At its annual GPU Technology Conference, Nvidia unveiled its latest DGX system, the DGX A100.
Updated to include the latest A100 GPU and NVSwitch interconnection tech, the system will cost $199,000. A similar HGX A100 will target cloud providers, while a lower-powered EGX A100 is for Edge use cases.
A beast in a box
The DGX A100 packs 8 eponymous GPUs, with 6 NVSwitches, 15TB of Gen 4 NVME SSD, 9 Mellanox ConnectX-6 VPI 200 Gbps Network interfaces, and a dual 64-core AMD Rome CPU with 1TB of RAM.
This all adds up to five petaflops of FP16 performance, or 2.5 petaflops TF32, and 156 teraflops FP64. With INT8, you're looking at 10 petaops.

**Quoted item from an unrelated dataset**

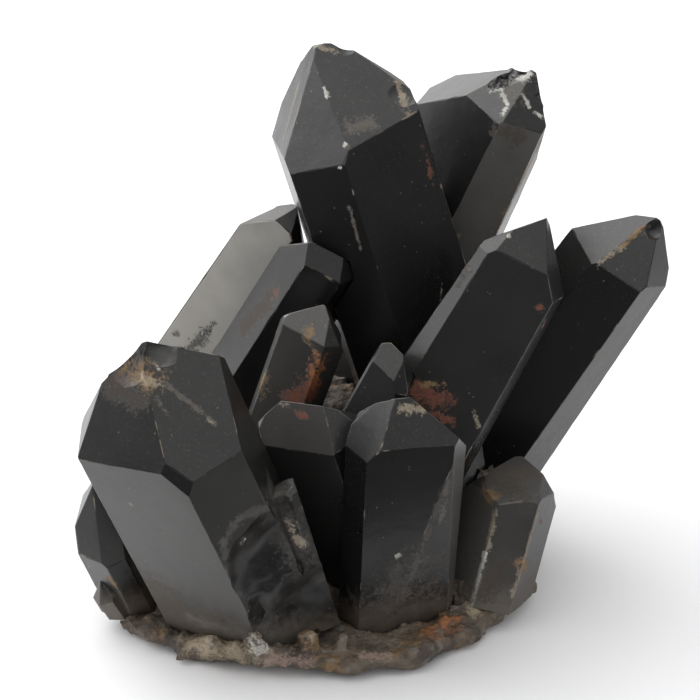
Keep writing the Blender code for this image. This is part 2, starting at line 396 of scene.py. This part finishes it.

Early purchasers of the DGX include the US Department of Energy’s Argonne National Laboratory (which will use it in the fight against Covid-19), the University of Florida, and the German Research Center for Artificial Intelligence.
The hyperscale variant with four GPUs, HGX A100, will be used by Alibaba, AWS, Baidu, Google Cloud, Microsoft Azure, Oracle, and Tencent.
For those in need of a lot of compute power, Nvidia is bundling 140 DGX A100s together as a 'DGX SuperPOD,' capable of 700 petaflops of AI performance. Nvidia will expand its own internal Saturn V supercomputer, with four SuperPODs, adding 2.8 exaflops of AI computing power, for a total of 4.6 exaflops. Note: 'AI computing power' is a more generous benchmark than those used to traditionally judge whether a supercomputer is exascale.
On the other end of the spectrum is the EGX A100, for the Edge. It has just one A100, and includes an Nvidia Mellanox ConnectX-6 SmartNIC for fast networking capabilities.